**WHAT IS ASKED:**
What follows is a block of records; restate each one word for word.

[Entries with parts and joints]
══════════

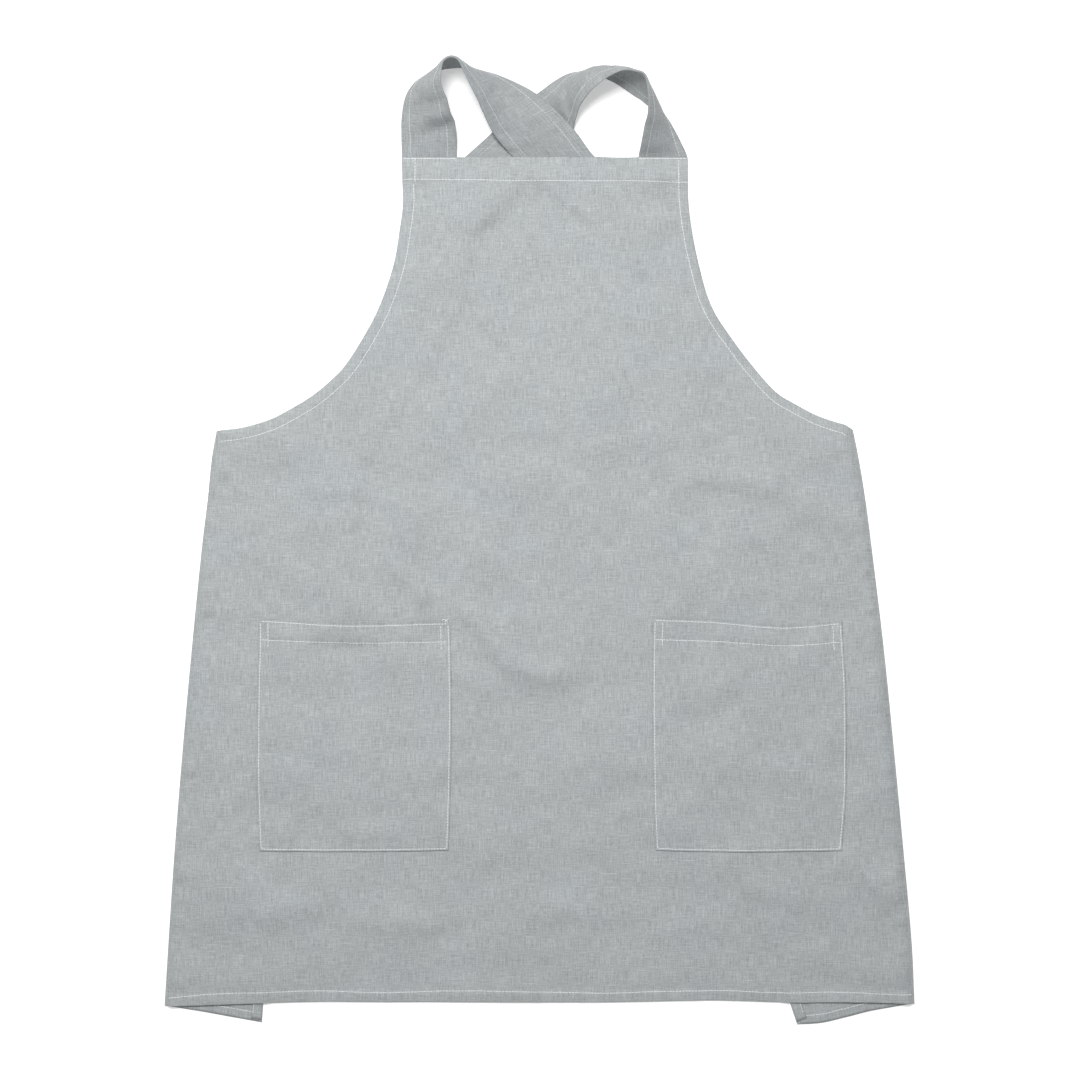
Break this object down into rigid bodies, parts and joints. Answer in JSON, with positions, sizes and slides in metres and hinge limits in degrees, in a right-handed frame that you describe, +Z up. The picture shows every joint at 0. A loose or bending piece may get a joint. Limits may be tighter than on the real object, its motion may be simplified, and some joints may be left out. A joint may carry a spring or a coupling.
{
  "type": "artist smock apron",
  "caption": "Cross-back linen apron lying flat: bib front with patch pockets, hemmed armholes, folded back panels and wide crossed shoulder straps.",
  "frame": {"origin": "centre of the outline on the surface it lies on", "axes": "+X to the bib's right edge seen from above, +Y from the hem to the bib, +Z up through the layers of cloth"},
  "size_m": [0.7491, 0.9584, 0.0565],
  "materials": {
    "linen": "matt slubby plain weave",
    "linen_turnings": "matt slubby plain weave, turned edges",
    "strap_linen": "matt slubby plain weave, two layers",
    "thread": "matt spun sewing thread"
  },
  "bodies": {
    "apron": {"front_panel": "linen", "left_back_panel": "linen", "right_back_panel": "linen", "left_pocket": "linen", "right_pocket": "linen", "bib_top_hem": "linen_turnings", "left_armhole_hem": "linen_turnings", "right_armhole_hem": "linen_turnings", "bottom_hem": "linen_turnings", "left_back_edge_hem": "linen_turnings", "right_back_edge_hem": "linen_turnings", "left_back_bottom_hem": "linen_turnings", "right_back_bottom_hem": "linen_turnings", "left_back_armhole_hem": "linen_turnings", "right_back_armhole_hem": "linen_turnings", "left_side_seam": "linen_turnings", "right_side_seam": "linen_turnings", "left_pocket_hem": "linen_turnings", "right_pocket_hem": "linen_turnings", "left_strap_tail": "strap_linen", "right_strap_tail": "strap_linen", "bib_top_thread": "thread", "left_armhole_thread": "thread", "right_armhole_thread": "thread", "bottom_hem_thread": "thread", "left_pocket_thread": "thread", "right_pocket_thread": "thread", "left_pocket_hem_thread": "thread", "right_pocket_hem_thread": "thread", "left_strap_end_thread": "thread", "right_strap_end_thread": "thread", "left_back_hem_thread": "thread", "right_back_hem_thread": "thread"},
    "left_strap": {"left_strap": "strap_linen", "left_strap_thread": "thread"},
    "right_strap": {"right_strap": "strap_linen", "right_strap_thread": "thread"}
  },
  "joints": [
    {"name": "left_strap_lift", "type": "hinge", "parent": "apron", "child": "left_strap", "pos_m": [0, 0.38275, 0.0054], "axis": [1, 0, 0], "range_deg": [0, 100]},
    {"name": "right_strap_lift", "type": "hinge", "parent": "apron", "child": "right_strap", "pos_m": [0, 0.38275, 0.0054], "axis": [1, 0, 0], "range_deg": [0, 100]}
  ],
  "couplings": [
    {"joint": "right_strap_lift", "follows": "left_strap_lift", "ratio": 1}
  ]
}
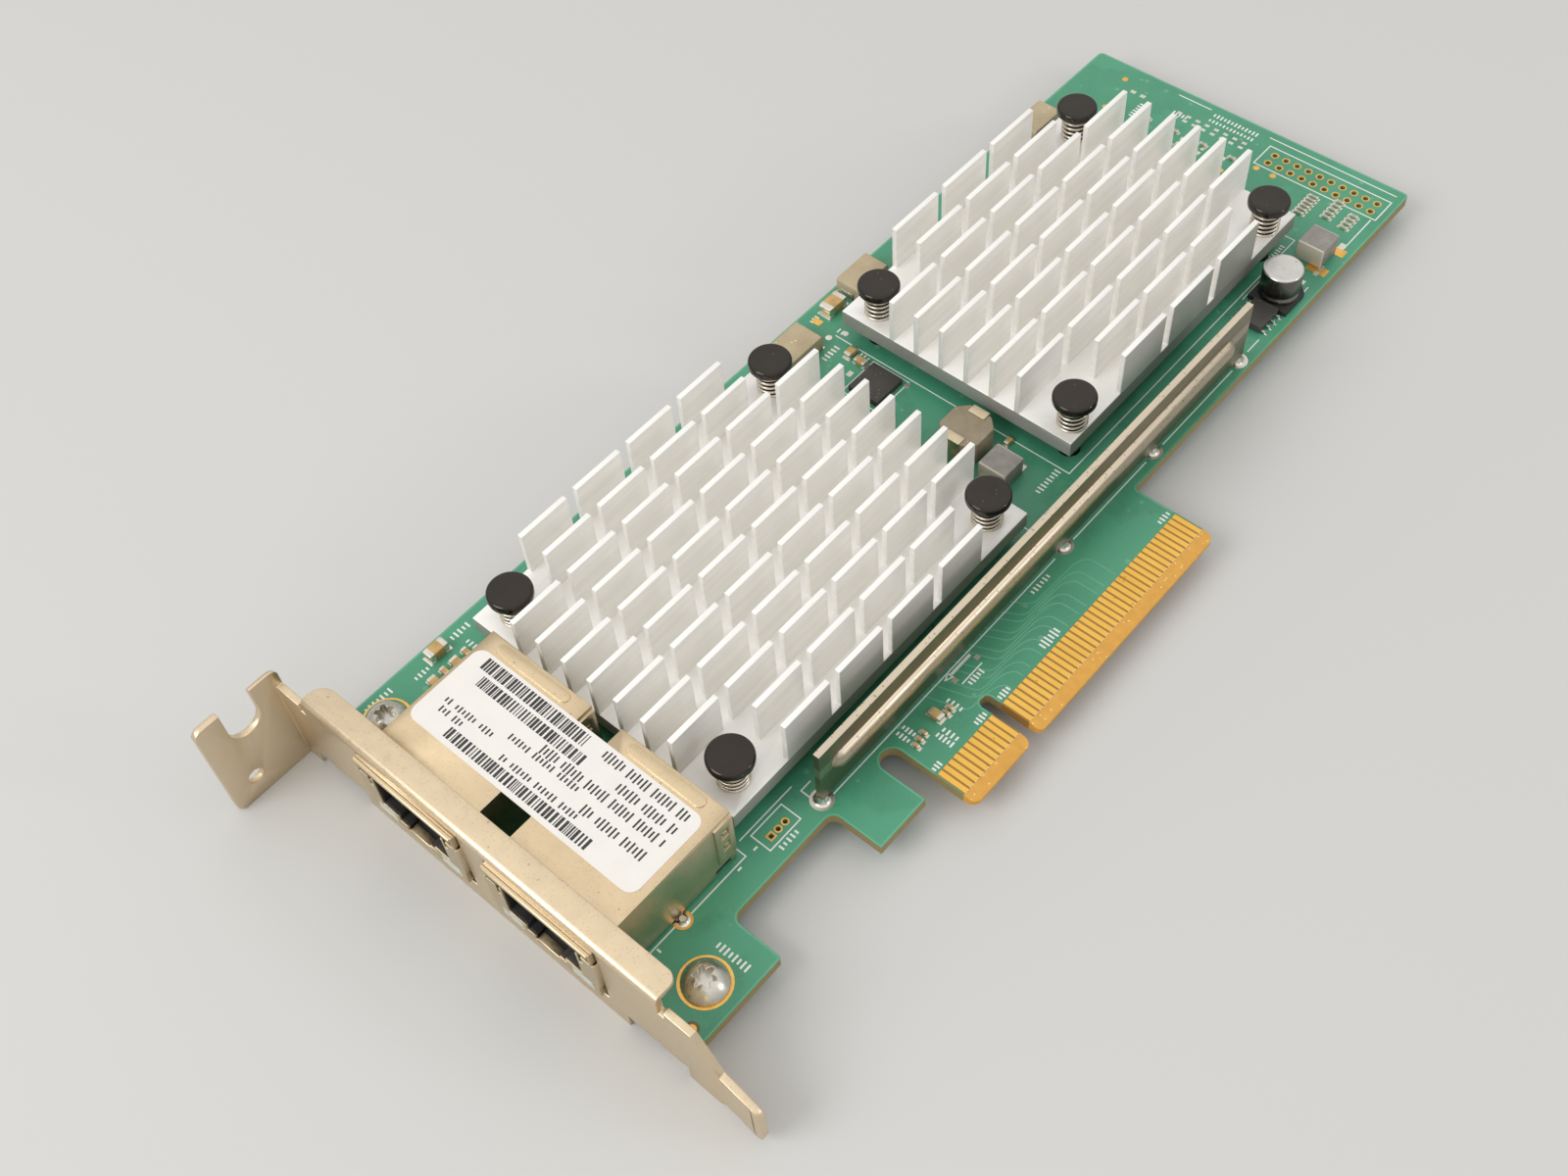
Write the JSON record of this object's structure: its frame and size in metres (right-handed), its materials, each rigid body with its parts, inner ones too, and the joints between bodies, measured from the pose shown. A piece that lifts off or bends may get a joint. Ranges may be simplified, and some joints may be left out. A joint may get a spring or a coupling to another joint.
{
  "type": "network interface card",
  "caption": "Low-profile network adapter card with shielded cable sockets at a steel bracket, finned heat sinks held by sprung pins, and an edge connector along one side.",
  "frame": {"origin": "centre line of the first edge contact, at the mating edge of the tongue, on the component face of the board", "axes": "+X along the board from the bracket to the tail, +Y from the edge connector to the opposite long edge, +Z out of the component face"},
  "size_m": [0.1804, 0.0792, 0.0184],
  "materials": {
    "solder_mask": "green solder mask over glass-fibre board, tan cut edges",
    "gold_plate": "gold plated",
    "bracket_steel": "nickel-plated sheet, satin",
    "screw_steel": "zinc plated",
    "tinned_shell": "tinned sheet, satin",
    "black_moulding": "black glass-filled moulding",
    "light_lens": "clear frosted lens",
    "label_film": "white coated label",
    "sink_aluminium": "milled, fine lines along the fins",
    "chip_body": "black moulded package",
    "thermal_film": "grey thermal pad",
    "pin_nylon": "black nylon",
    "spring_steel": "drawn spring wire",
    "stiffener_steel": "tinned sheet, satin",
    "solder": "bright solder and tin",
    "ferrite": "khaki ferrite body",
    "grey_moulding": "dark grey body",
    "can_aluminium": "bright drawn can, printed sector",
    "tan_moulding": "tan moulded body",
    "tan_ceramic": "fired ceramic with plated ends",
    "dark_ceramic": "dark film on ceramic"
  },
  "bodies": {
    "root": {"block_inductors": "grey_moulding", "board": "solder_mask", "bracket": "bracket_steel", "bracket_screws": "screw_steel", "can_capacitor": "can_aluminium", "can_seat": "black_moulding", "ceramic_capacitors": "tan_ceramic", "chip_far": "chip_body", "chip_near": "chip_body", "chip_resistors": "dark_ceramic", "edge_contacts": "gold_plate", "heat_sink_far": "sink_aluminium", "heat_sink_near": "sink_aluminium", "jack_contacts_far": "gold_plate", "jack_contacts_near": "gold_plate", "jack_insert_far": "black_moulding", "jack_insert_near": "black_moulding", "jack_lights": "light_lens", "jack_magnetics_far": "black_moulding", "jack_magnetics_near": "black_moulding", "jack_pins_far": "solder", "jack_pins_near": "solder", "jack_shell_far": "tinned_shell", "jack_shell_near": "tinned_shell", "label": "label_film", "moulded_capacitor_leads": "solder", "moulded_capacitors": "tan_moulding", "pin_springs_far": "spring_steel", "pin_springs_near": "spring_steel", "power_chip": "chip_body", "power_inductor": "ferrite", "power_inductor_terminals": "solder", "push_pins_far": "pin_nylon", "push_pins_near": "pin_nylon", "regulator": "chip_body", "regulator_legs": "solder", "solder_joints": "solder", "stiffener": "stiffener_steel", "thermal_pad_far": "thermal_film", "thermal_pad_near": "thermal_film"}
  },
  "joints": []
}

══════════

**RESULT BELOW:**
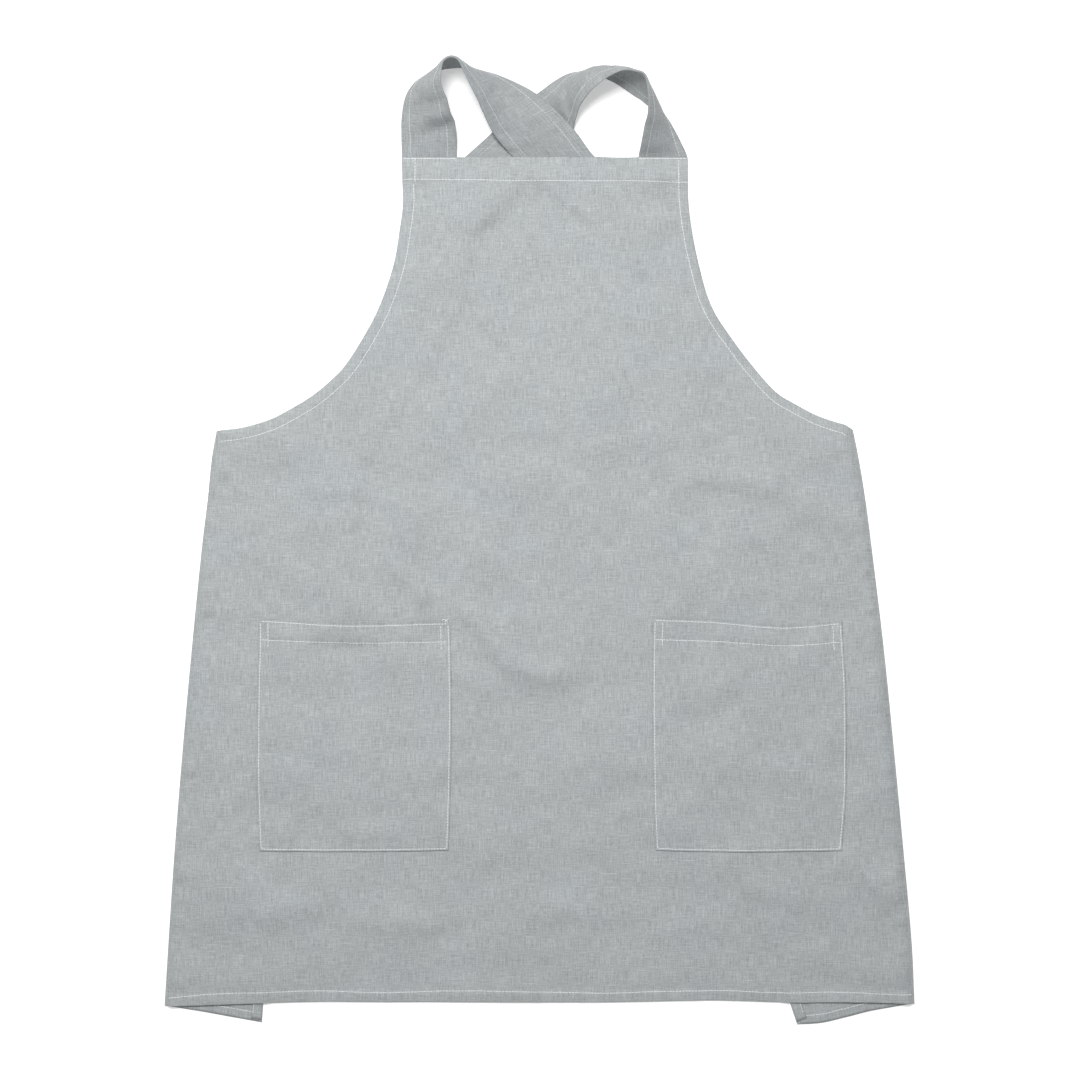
Break this object down into rigid bodies, parts and joints. Answer in JSON, with positions, sizes and slides in metres and hinge limits in degrees, in a right-handed frame that you describe, +Z up. The picture shows every joint at 0. A loose or bending piece may get a joint. Limits may be tighter than on the real object, its motion may be simplified, and some joints may be left out. A joint may carry a spring or a coupling.
{
  "type": "artist smock apron",
  "caption": "Cross-back linen apron lying flat: bib front with patch pockets, hemmed armholes, folded back panels and wide crossed shoulder straps.",
  "frame": {"origin": "centre of the outline on the surface it lies on", "axes": "+X to the bib's right edge seen from above, +Y from the hem to the bib, +Z up through the layers of cloth"},
  "size_m": [0.7491, 0.9584, 0.0565],
  "materials": {
    "linen": "matt slubby plain weave",
    "linen_turnings": "matt slubby plain weave, turned edges",
    "strap_linen": "matt slubby plain weave, two layers",
    "thread": "matt spun sewing thread"
  },
  "bodies": {
    "apron": {"front_panel": "linen", "left_back_panel": "linen", "right_back_panel": "linen", "left_pocket": "linen", "right_pocket": "linen", "bib_top_hem": "linen_turnings", "left_armhole_hem": "linen_turnings", "right_armhole_hem": "linen_turnings", "bottom_hem": "linen_turnings", "left_back_edge_hem": "linen_turnings", "right_back_edge_hem": "linen_turnings", "left_back_bottom_hem": "linen_turnings", "right_back_bottom_hem": "linen_turnings", "left_back_armhole_hem": "linen_turnings", "right_back_armhole_hem": "linen_turnings", "left_side_seam": "linen_turnings", "right_side_seam": "linen_turnings", "left_pocket_hem": "linen_turnings", "right_pocket_hem": "linen_turnings", "left_strap_tail": "strap_linen", "right_strap_tail": "strap_linen", "bib_top_thread": "thread", "left_armhole_thread": "thread", "right_armhole_thread": "thread", "bottom_hem_thread": "thread", "left_pocket_thread": "thread", "right_pocket_thread": "thread", "left_pocket_hem_thread": "thread", "right_pocket_hem_thread": "thread", "left_strap_end_thread": "thread", "right_strap_end_thread": "thread", "left_back_hem_thread": "thread", "right_back_hem_thread": "thread"},
    "left_strap": {"left_strap": "strap_linen", "left_strap_thread": "thread"},
    "right_strap": {"right_strap": "strap_linen", "right_strap_thread": "thread"}
  },
  "joints": [
    {"name": "left_strap_lift", "type": "hinge", "parent": "apron", "child": "left_strap", "pos_m": [0, 0.38275, 0.0054], "axis": [1, 0, 0], "range_deg": [0, 100]},
    {"name": "right_strap_lift", "type": "hinge", "parent": "apron", "child": "right_strap", "pos_m": [0, 0.38275, 0.0054], "axis": [1, 0, 0], "range_deg": [0, 100]}
  ],
  "couplings": [
    {"joint": "right_strap_lift", "follows": "left_strap_lift", "ratio": 1}
  ]
}
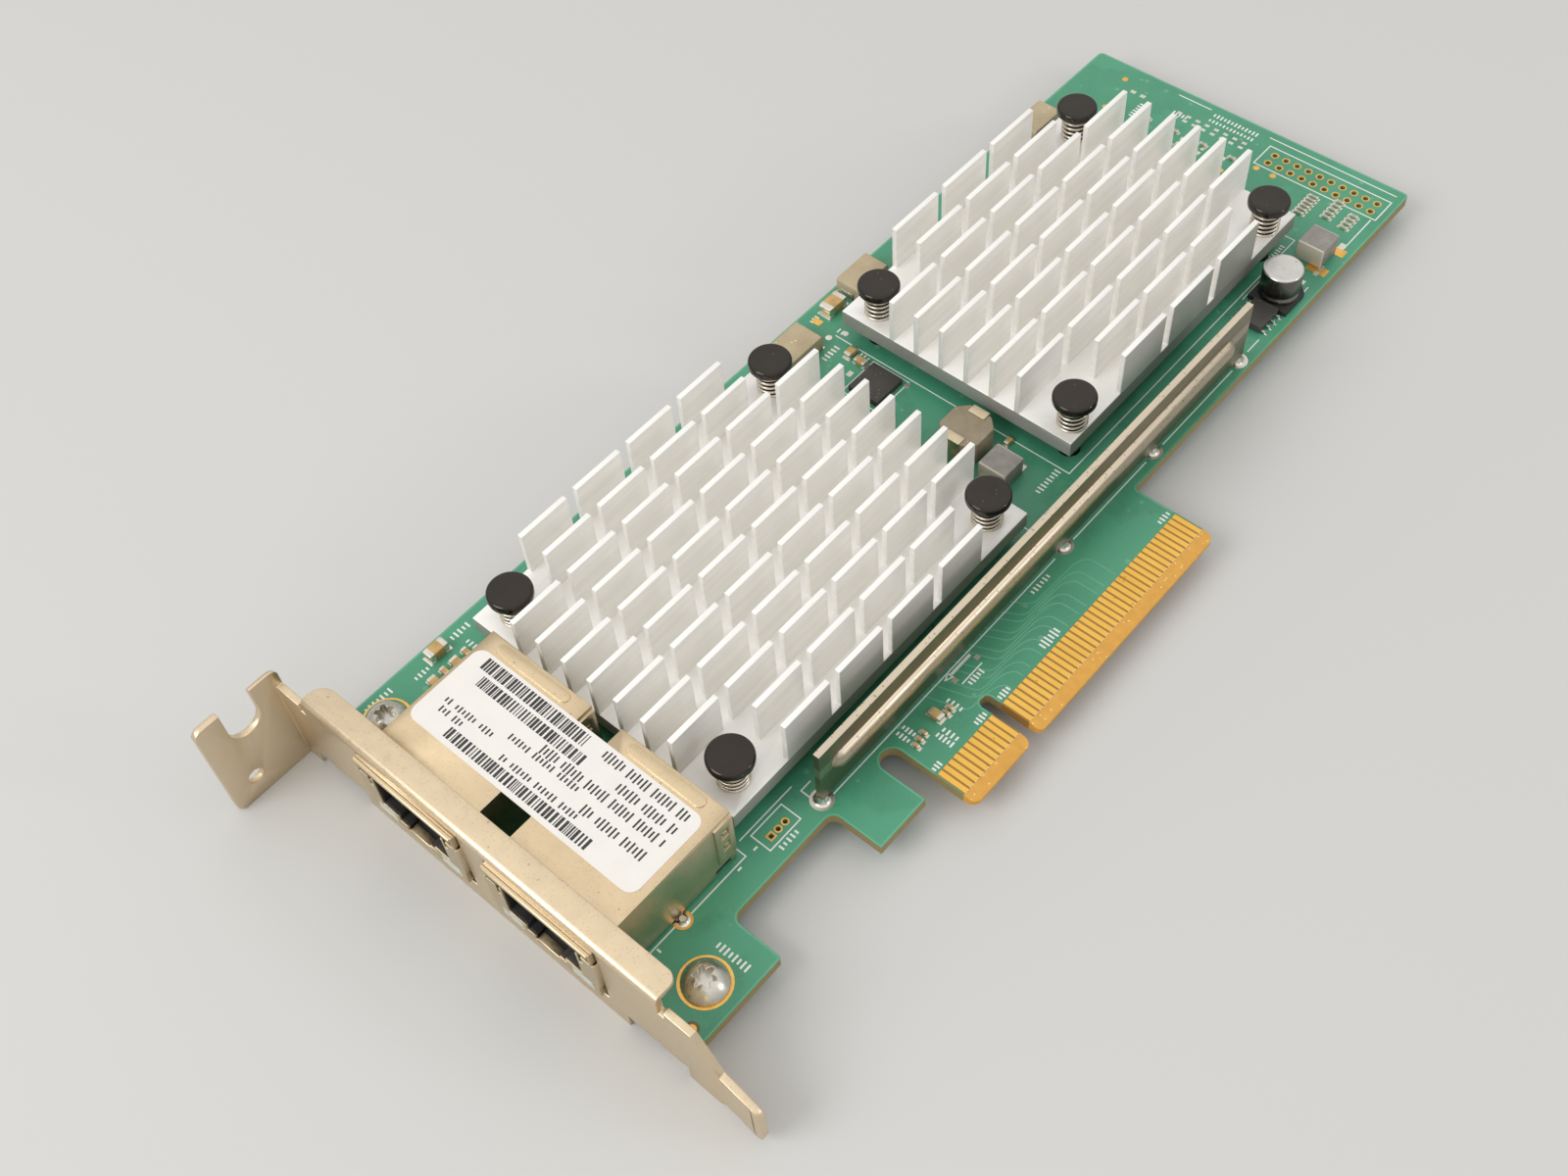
Write the JSON record of this object's structure: its frame and size in metres (right-handed), its materials, each rigid body with its parts, inner ones too, and the joints between bodies, measured from the pose shown. A piece that lifts off or bends may get a joint. Ranges may be simplified, and some joints may be left out. A joint may get a spring or a coupling to another joint.
{
  "type": "network interface card",
  "caption": "Low-profile network adapter card with shielded cable sockets at a steel bracket, finned heat sinks held by sprung pins, and an edge connector along one side.",
  "frame": {"origin": "centre line of the first edge contact, at the mating edge of the tongue, on the component face of the board", "axes": "+X along the board from the bracket to the tail, +Y from the edge connector to the opposite long edge, +Z out of the component face"},
  "size_m": [0.1804, 0.0792, 0.0184],
  "materials": {
    "solder_mask": "green solder mask over glass-fibre board, tan cut edges",
    "gold_plate": "gold plated",
    "bracket_steel": "nickel-plated sheet, satin",
    "screw_steel": "zinc plated",
    "tinned_shell": "tinned sheet, satin",
    "black_moulding": "black glass-filled moulding",
    "light_lens": "clear frosted lens",
    "label_film": "white coated label",
    "sink_aluminium": "milled, fine lines along the fins",
    "chip_body": "black moulded package",
    "thermal_film": "grey thermal pad",
    "pin_nylon": "black nylon",
    "spring_steel": "drawn spring wire",
    "stiffener_steel": "tinned sheet, satin",
    "solder": "bright solder and tin",
    "ferrite": "khaki ferrite body",
    "grey_moulding": "dark grey body",
    "can_aluminium": "bright drawn can, printed sector",
    "tan_moulding": "tan moulded body",
    "tan_ceramic": "fired ceramic with plated ends",
    "dark_ceramic": "dark film on ceramic"
  },
  "bodies": {
    "root": {"block_inductors": "grey_moulding", "board": "solder_mask", "bracket": "bracket_steel", "bracket_screws": "screw_steel", "can_capacitor": "can_aluminium", "can_seat": "black_moulding", "ceramic_capacitors": "tan_ceramic", "chip_far": "chip_body", "chip_near": "chip_body", "chip_resistors": "dark_ceramic", "edge_contacts": "gold_plate", "heat_sink_far": "sink_aluminium", "heat_sink_near": "sink_aluminium", "jack_contacts_far": "gold_plate", "jack_contacts_near": "gold_plate", "jack_insert_far": "black_moulding", "jack_insert_near": "black_moulding", "jack_lights": "light_lens", "jack_magnetics_far": "black_moulding", "jack_magnetics_near": "black_moulding", "jack_pins_far": "solder", "jack_pins_near": "solder", "jack_shell_far": "tinned_shell", "jack_shell_near": "tinned_shell", "label": "label_film", "moulded_capacitor_leads": "solder", "moulded_capacitors": "tan_moulding", "pin_springs_far": "spring_steel", "pin_springs_near": "spring_steel", "power_chip": "chip_body", "power_inductor": "ferrite", "power_inductor_terminals": "solder", "push_pins_far": "pin_nylon", "push_pins_near": "pin_nylon", "regulator": "chip_body", "regulator_legs": "solder", "solder_joints": "solder", "stiffener": "stiffener_steel", "thermal_pad_far": "thermal_film", "thermal_pad_near": "thermal_film"}
  },
  "joints": []
}